To make his authority be felt, the Emperor named Lin Zexu to launch a campaign vs. opium in the province of Guangdong. Lin arrested 350 foreigners, including political British figures like Charles Elliot and confiscated their opium possessions.

In 1839, Lin took the step of publishing a letter addressed to Queen Victoria questioning the moral reasoning of the British government (it is not known that she ever received it). Citing what he understood to be a strict prohibition of the trade within Great Britain, Lin questioned how it could then profit from the drug in China. He wrote: "Your Majesty has not before been thus officially notified, and you may plead ignorance of the severity of our laws, but I now give my assurance that we mean to cut this harmful drug forever

Opium was not illegal in England at the time, however, and comparably smaller quantities were imported. The British government and merchants offered no response to Lin, accusing him instead of destroying their property. When the British learned of what was taking place in Canton, as communications between these two parts of the world took months at this time, they sent a large British Indian army, which arrived in June 1840. A couple of months later, Great Britain and China would be starting belligerent activities.

The War
Hong Kong was immediately understood by the British strategists as a place to seize. Which was done in January 25 1841 by Edward Belcher and Gordon Bremer. Since they planned to establish a British political point there, the whole Asian structure began moving , starting with the offices of the Superintendence of GB which went from Macau to Hong Kong.

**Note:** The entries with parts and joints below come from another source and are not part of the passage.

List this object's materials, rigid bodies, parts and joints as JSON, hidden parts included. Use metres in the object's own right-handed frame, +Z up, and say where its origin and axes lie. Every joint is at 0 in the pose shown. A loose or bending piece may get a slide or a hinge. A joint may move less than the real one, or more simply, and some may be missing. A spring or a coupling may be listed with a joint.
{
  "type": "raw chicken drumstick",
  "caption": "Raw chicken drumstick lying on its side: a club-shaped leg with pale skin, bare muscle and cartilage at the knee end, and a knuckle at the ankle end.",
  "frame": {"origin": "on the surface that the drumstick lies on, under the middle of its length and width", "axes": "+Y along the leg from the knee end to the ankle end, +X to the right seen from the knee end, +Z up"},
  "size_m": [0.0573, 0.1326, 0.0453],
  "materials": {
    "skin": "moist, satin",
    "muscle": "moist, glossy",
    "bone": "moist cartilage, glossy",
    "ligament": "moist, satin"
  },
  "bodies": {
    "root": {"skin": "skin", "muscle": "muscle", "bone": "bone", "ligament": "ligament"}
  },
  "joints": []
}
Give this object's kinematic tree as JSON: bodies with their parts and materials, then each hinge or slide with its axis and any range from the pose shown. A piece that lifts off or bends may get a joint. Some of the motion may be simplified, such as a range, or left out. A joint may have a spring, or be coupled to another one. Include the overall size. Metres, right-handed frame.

British military superiority drew on newly applied technology. British warships wreaked havoc on coastal towns. The battle ship Nemesis was able to move against the winds and tides and support a gun platform with very heavy guns. The British troops were the first to be armed with modern muskets and cannons which fired more rapidly and with greater accuracy than the Qing firearms and artillery, though Chinese cannons had been in use since previous dynasties. After the British took Canton, they sailed up the Yangtze and blocked the tax delivering routes, thus slashing the revenue of the imperial court in Beijing to just a small fraction of what it had been.

In 1842, the Qing authorities sued for peace, which concluded with the Treaty of Nanking negotiated in August of that year and ratified in 1843. In the treaty, China was forced to pay an indemnity to Britain, open four ports to Britain, and cede Hong Kong to Queen Victoria. In the supplementary Treaty of the Bogue, the Qing empire also recognized Britain as an equal to China and gave British subjects extraterritorial privileges in treaty ports. In 1844, the United States and France concluded similar treaties with China, the Treaty of Wanghia and Treaty of Whampoa respectively.